In working on this, I was concerned whether the underlying play-by-play data would be good enough to support such calculations. Anyone that has done work with play-by-plays understands the occasional inaccuracies that can occur. However, I was reassured when checking if there was continuity in a team’s computed APL between seasons.

Here’s a comparison of each D-I team’s offensive APL from 2012 and 2013, and likewise the relationship between defensive APL over the last two seasons.

Not surprisingly, there’s more continuity in a team’s offensive APL than its defensive APL. And as you also would expect, there’s more variation among teams on the offensive side, because the offense possesses the ball and thus is in more control of possession length. But back to that in a moment. It looks like there’s season-to-season continuity in the statistic, but a confirming reference point is season-to-season continuity in a team’s overall pace.

Offensive APL has slightly a slightly better correlation from year-to-year than raw tempo, which is generally accepted as a fairly reliable measure of a team’s pace. In reality, tempo doesn’t exactly capture what a team is trying do offensively. It’s influenced by what’s happening on defense, which by the way, has no relationship to a team’s offensive style.

However, because there’s more variation in offensive APL, tempo is more influenced by that side of the ball, which is demonstrated in the following plots. If all you have is a team’s tempo (which is all we have prior to the 2010 season), you are getting more contribution from a team’s offensive style than its defensive style in determining that figure.

I think what we are seeing here should be expected if the APL data is reasonably accurate. Defensive APL is going to be more noisy because the offense has more control over possession length. If Bo Ryan wants to stall the hell out of the ball, as he did in 2012, the defense is largely at his mercy. Still, the defensive APL is not completely random. It was nice to see Eastern Michigan and Syracuse show the same tendency towards forcing longer possessions since they play an identical and distinct defense. And across Division I, zone and pack-line teams tend to force longer possessions.

Also comforting for analytical purposes is that two of the top three movers in defensive APL last season, Morehead State and South Carolina, had new coaches. Defensive APL will be more jumpy from season-to-season even when there isn’t a coaching change, but it’s good to see that there is some signal there.

There are infinity interesting things to find in the data on a team level, but here a few I noticed…

Of all the coaches in D-I, Jim Boeheim has the biggest gripe about possessions-per-game being an inaccurate measurement of his offense’s style. The last four seasons, the Orange have had an offensive APL rank of 41, 12, 133, and 4, while their adjusted tempo has ranked 252, 209, 177, and 41.

BYU led the country in shortest offensive possessions the past two seasons, but also had longer than average defensive possessions. That difference was more exaggerated last season as their use of the zone increased. They were first in offensive tempo and 325th in defensive tempo. As shown above, there’s more spread in offensive APL and so BYU still ended up with a fast overall tempo anyway.
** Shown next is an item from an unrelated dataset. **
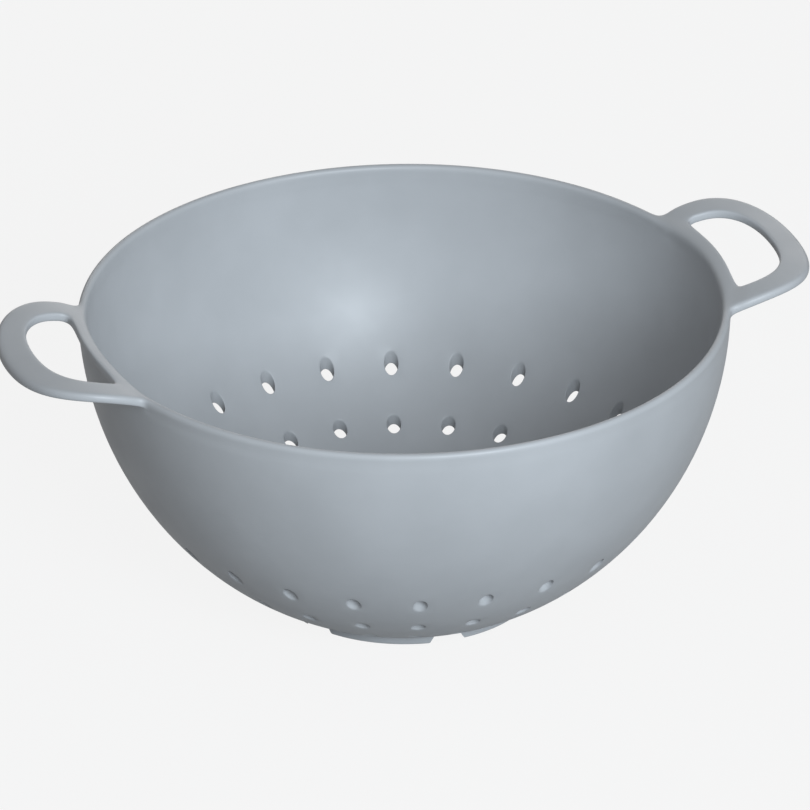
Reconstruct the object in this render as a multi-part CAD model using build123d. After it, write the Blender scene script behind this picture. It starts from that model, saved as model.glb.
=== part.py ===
"""A round plastic colander with two loop handles and a low segmented foot ring.

The origin is at the centre of the resting plane, +Z is up and +X runs through both handles.
The bowl, the handles and the foot segments are solids of their own that meet face to face.
"""

import os
from math import asin, degrees, hypot, sqrt

from build123d import *

# Bowl: overall sizes, in millimetres
rim_radius = 115.0
rim_height = 110.0
wall = 3.0

# Bowl: the wall follows an ellipse that turns vertical a little above the rim
# and would bottom out a little below the resting plane
equator_rise = 3.1
base_sink = 7.3
lip_share = 0.48
floor_blend = 14.0

# Foot ring: segments with drain gaps between them, the gaps narrower at the top
foot_radius = 46.3
foot_width = 3.2
foot_height = 2.9
foot_count = 6
gap_width = 12.1
gap_slope_run = 1.8
gap_corner_radius = 1.2
foot_edge_radius = 0.6

# Drain holes: they run straight down, in rings about the axis
hole_radius = 2.5
upper_ring_radius = 89.6
middle_ring_radius = 74.8
lower_ring_radius = 59.5
floor_outer_ring_radius = 33.0
floor_inner_ring_radius = 16.5
wall_ring_holes = 24
floor_outer_ring_holes = 12
floor_inner_ring_holes = 6

# Handles: the plan is an oval whose centre lies a little outside the rim
handle_centre_offset = 3.0
handle_half_length = 29.1
handle_half_width = 39.6
handle_fullness_share = 0.626
grip_width_at_tip = 10.5
grip_width_at_sides = 11.3
opening_fullness_share = 0.664
opening_corner_radius = 4.0
bar_overhang = 2.2
root_reach = 5.0

# Handles: the plate rises from the rim in a shallow arch
handle_thickness = 3.4
handle_edge_radius = 1.2
arch_rise = 5.2
arch_root_inset = 6.9
arch_crest_offset = 16.3
land_width = 2.1

# One overrun serves every cut
overrun = 5.0

# The ellipses of the wall's outer and inner faces
equator_height = rim_height + equator_rise
outer_depth = equator_height + base_sink
outer_half = rim_radius / sqrt(1 - (equator_rise / outer_depth) ** 2)
inner_depth = outer_depth - wall
inner_half = outer_half - wall
floor_height = foot_height + wall

# The foot ring reaches up to the wall where it stands further out than the flat floor
wall_height_at_foot = equator_height - outer_depth * sqrt(1 - (foot_radius / outer_half) ** 2)
foot_top = max(foot_height, wall_height_at_foot)

# Where the handles' arch and openings lie
handle_centre = rim_radius + handle_centre_offset
bar_radius = rim_radius + bar_overhang
arch_root = rim_radius - arch_root_inset
arch_crest = rim_radius + arch_crest_offset
land_radius = rim_radius - land_width
arch_chord = arch_crest - arch_root
arch_radius = (arch_chord**2 + arch_rise**2) / (2 * arch_rise)
arch_inner_radius = arch_radius - handle_thickness
arch_centre_height = rim_height + arch_rise - arch_radius
handle_high = rim_height + arch_rise + overrun
handle_root_radius = bar_radius + root_reach


def wall_arc(half, depth, low, high):
    """The arc of an ellipse about the bowl's axis, between two heights."""
    start = degrees(asin((low - equator_height) / depth))
    end = degrees(asin((high - equator_height) / depth))
    return EllipticalCenterArc((0, equator_height), half, depth, start_angle=start, arc_size=end - start)


def bowl_shell():
    """The wall with its rounded lip, and the flat floor inside the foot ring."""
    outer = wall_arc(outer_half, outer_depth, foot_height, rim_height)
    inner = wall_arc(inner_half, inner_depth, floor_height, rim_height)
    profile = make_face(
        [
            Line((0, foot_height), outer @ 0),
            outer,
            Line(outer @ 1, inner @ 1),
            inner,
            Line(inner @ 0, (0, floor_height)),
            Line((0, floor_height), (0, foot_height)),
        ]
    )
    lip_corners = profile.vertices().group_by(Axis.Y)[-1]
    profile = fillet(lip_corners, wall * lip_share)
    floor_corner = profile.vertices().sort_by_distance(inner @ 0)[0]
    profile = fillet(floor_corner, floor_blend)
    return revolve(Plane.XZ * profile, Axis.Z)


def bowl_outline():
    """Half of the bowl's section taken as solid, from the floor's underside to the rim."""
    outer = wall_arc(outer_half, outer_depth, foot_height, rim_height)
    return make_face(
        [
            Line((0, foot_height), outer @ 0),
            outer,
            Line(outer @ 1, (0, rim_height)),
            Line((0, rim_height), (0, foot_height)),
        ]
    )


def rounded_oval(half_x, half_y, fullness):
    """An oval face of four curves, fuller at its shoulders than an ellipse."""
    quarter = [(half_x, 0), (half_x, fullness * half_y), (fullness * half_x, half_y), (0, half_y)]
    curves = []
    for sign_x, sign_y in ((1, 1), (-1, 1), (-1, -1), (1, -1)):
        points = [(sign_x * x, sign_y * y) for x, y in quarter]
        curves.append(Bezier(*points))
    return make_face(curves)


def opening_plan():
    """The finger opening, between the handle's grip and the bar that the rim makes."""
    half_x = handle_half_length - grip_width_at_tip
    half_y = handle_half_width - grip_width_at_sides
    face = Pos(handle_centre, 0) * rounded_oval(half_x, half_y, opening_fullness_share)
    face = face - Circle(bar_radius)
    corners = face.vertices().sort_by(lambda v: abs(hypot(v.X, v.Y) - bar_radius))[:2]
    return fillet(corners, opening_corner_radius)


def on_arch(edge, radius):
    """Whether an edge lies on the arch's top face or bottom face, by that face's radius."""
    places = [edge @ share for share in (0, 0.25, 0.5, 0.75, 1)]
    distances = [hypot(p.X - arch_crest, p.Z - arch_centre_height) for p in places]
    return all(abs(d - radius) < handle_edge_radius / 100 for d in distances)


def arch():
    """The arched plate in its full width, before it is cut to the handle's plan."""
    ring = Circle(arch_radius) - Circle(arch_inner_radius)
    upper_half = Rectangle(2 * arch_radius, arch_radius, align=(Align.CENTER, Align.MIN))
    profile = Plane.XZ * Pos(arch_crest, arch_centre_height) * (ring & upper_half)
    return extrude(profile, handle_half_width + overrun, both=True)


def arch_beside_bowl():
    """The arch from the crest of the bowl's lip outwards, with its top edge there rounded."""
    block = Box(2 * (arch_chord + 2 * overrun), 2 * handle_half_width + overrun, 2 * arch_chord)
    band = (arch() & Pos(arch_crest, 0, rim_height) * block) - Cylinder(land_radius, 2 * handle_high)
    band = band.solids().sort_by(Axis.X)[-1]
    top_edges = [e for e in band.edges() if on_arch(e, arch_radius)]
    inner_edge = min(top_edges, key=lambda e: hypot((e @ 0.5).X, (e @ 0.5).Y))
    return fillet(inner_edge, handle_edge_radius)


def handle_plate():
    """One whole handle with rounded edges, from the crest of the bowl's lip to its tip."""
    plan = Pos(handle_centre, 0) * rounded_oval(handle_half_length, handle_half_width, handle_fullness_share)
    plate = arch() & extrude(plan, handle_high)
    plate = plate - extrude(opening_plan(), handle_high)
    rims = [e for e in plate.edges() if on_arch(e, arch_radius) or on_arch(e, arch_inner_radius)]
    return fillet(rims, handle_edge_radius) & arch_beside_bowl()


def ring_holes(ring_radius, count):
    """One ring of upright cutters for the drain holes."""
    places = PolarLocations(ring_radius, count)
    drill = Cylinder(hole_radius, rim_height, align=(Align.CENTER, Align.CENTER, Align.MIN))
    return [place * drill for place in places]


def drain_holes():
    """The cutters of every ring."""
    rings = [
        (upper_ring_radius, wall_ring_holes),
        (middle_ring_radius, wall_ring_holes),
        (lower_ring_radius, wall_ring_holes),
        (floor_outer_ring_radius, floor_outer_ring_holes),
        (floor_inner_ring_radius, floor_inner_ring_holes),
    ]
    return [drill for ring_radius, count in rings for drill in ring_holes(ring_radius, count)]


def gap_cutter():
    """One drain gap of the foot ring, wide at the resting plane and rounded at its top corners."""
    half = gap_width / 2
    top_half = half - gap_slope_run
    outline = make_face(
        Polyline(
            (-half - gap_slope_run, -foot_top),
            (half + gap_slope_run, -foot_top),
            (half, 0),
            (top_half, foot_top),
            (-top_half, foot_top),
            (-half, 0),
            close=True,
        )
    )
    top_corners = outline.vertices().group_by(Axis.Y)[-1]
    outline = fillet(top_corners, gap_corner_radius)
    return extrude(Plane.YZ * outline, foot_radius + overrun)


def foot_section():
    """The foot ring's section, with rounded low corners and its top cut to the bowl's underside."""
    block = Pos(foot_radius - foot_width / 2, foot_top / 2) * Rectangle(foot_width, foot_top)
    low_corners = block.vertices().group_by(Axis.Y)[0]
    return fillet(low_corners, foot_edge_radius) - bowl_outline()


def foot_segment():
    """One segment of the foot ring, centred on +X between two drain gaps."""
    step = 360 / foot_count
    segment = Rot(0, 0, -step / 2) * revolve(Plane.XZ * foot_section(), Axis.Z, step)
    for side in (-1, 1):
        segment = segment - Rot(0, 0, side * step / 2) * gap_cutter()
    return segment


def colander():
    """Every node of the part by name."""
    plate = handle_plate()
    core = Cylinder(handle_root_radius, 2 * handle_high)
    bowl = bowl_shell()
    nodes = {}
    for name, turn in (("handle_right", 0), ("handle_left", 180)):
        bowl = bowl + Rot(0, 0, turn) * (plate & core)
        nodes[name] = Rot(0, 0, turn) * (plate - core)
    nodes["bowl"] = bowl - drain_holes()
    segment = foot_segment()
    for index in range(foot_count):
        nodes[f"foot_segment_{index + 1}"] = Rot(0, 0, index * 360 / foot_count) * segment
    return nodes


os.makedirs("parts", exist_ok=True)
for name, shape in colander().items():
    shape.label = name
    export_step(shape, f"parts/{name}.step")
    print(name, "volume", round(shape.volume, 1))
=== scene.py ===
"""A moulded plastic colander with two loop handles, drawn over its CAD frame.

Shapes are worked in millimetres and scaled to metres when a piece is finished.
+Z is up, +X runs through both handles and the origin lies on the resting plane.
"""

from bisect import bisect_left
from itertools import accumulate
from math import asin, atan2, ceil, copysign, cos, hypot, pi, radians, sin, sqrt
from types import SimpleNamespace

import bmesh
import bpy
from mathutils import Matrix, Vector


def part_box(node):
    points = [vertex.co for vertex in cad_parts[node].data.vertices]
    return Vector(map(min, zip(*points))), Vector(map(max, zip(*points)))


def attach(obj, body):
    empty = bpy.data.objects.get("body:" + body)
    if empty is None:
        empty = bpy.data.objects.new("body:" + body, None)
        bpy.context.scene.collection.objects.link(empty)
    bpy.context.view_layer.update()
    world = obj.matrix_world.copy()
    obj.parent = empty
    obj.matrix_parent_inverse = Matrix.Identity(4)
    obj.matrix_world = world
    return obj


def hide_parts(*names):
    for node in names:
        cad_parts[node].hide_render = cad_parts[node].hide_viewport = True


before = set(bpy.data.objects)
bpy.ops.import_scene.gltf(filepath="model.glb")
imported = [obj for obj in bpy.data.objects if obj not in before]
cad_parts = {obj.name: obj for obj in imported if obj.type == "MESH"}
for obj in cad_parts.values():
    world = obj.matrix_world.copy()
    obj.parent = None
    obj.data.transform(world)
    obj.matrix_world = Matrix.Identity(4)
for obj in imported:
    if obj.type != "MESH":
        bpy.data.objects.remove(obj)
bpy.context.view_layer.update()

bl_info = {
    "name": "Moulded Colander",
    "version": (1, 0, 0),
    "blender": (4, 5, 0),
    "location": "View3D > Sidebar > Colander",
    "description": "Builds a moulded plastic colander with loop handles, its stage and its camera",
    "category": "Object",
}

# A millimetre in metres
MM = 0.001

# The CAD body that every piece rides on, and the CAD nodes of the foot ring
RIDES_ON = "root"
FOOT_NODES = [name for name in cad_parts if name.startswith("foot_segment_")]

# Wall: columns of its mesh, rows between the holes and the seam, and the widest gap between rows
WALL_COLUMNS = 192
UPPER_ROWS = 11
WIDEST_ROW_GAP = 3.6

# Wall: radii of rows at the middle of the floor, and close together where the floor turns up
CENTRE_ROWS = (0.0, 3.0, 6.0, 9.0)
FLOOR_EDGE_ROWS = (42.6, 44.4, 45.6, 46.34, 47.2, 48.6)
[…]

The 2010 season was interesting – VMI and Seattle ranked first and second, respectively, in both offensive and defensive APL. I wish the old Duggar Baucom would come back.

I can sense you’re suffering from scatterplot fatigue, but here are two more, relating defensive APL and defensive efficiency.

In general, longer defensive possessions make for a better defense. No doubt this relationship can be explained by the tendency to prevent easy buckets in transition and more bad shots late in the shot clock. Stephen F. Austin was the best counterexample last season, regularly forcing short and empty possessions. But they also demonstrate the amount of noise in this measure. Previous seasons reveal a defensive APL around average.

A total of eight teams have ranked in the top 50 in adjusted defensive efficiency and defensive APL over the past four seasons, while 62 times a top 50 defense has ranked in the bottom 50 of defense APL. Kudos to Danny Kaspar and Dana Altman last season, but faster possessions and a great defense do not mix. Here’s guessing that Texas State and Oregon experience defensive possession length that is close to, or even above, the national average next season.

You might see why there’s some incentive to play zone or pack-line defense. I’ll put something together on the continuing decline in scoring when people start coming back to the site, but I’m skeptical that it’s because coaches are control freaks who insist on calling set plays instead of letting their teams get easy buckets in transition. Many coaches are doing more things to prevent opponents from shooting quickly.

In the meantime, APL data is now available on each team’s scouting report going back to 2010. It should add another layer to our analysis of a team’s style. Possessions per game is still the way to determine a team’s efficiency, but if a coach insists he likes to run, his offensive APL is your personal lie-detector test.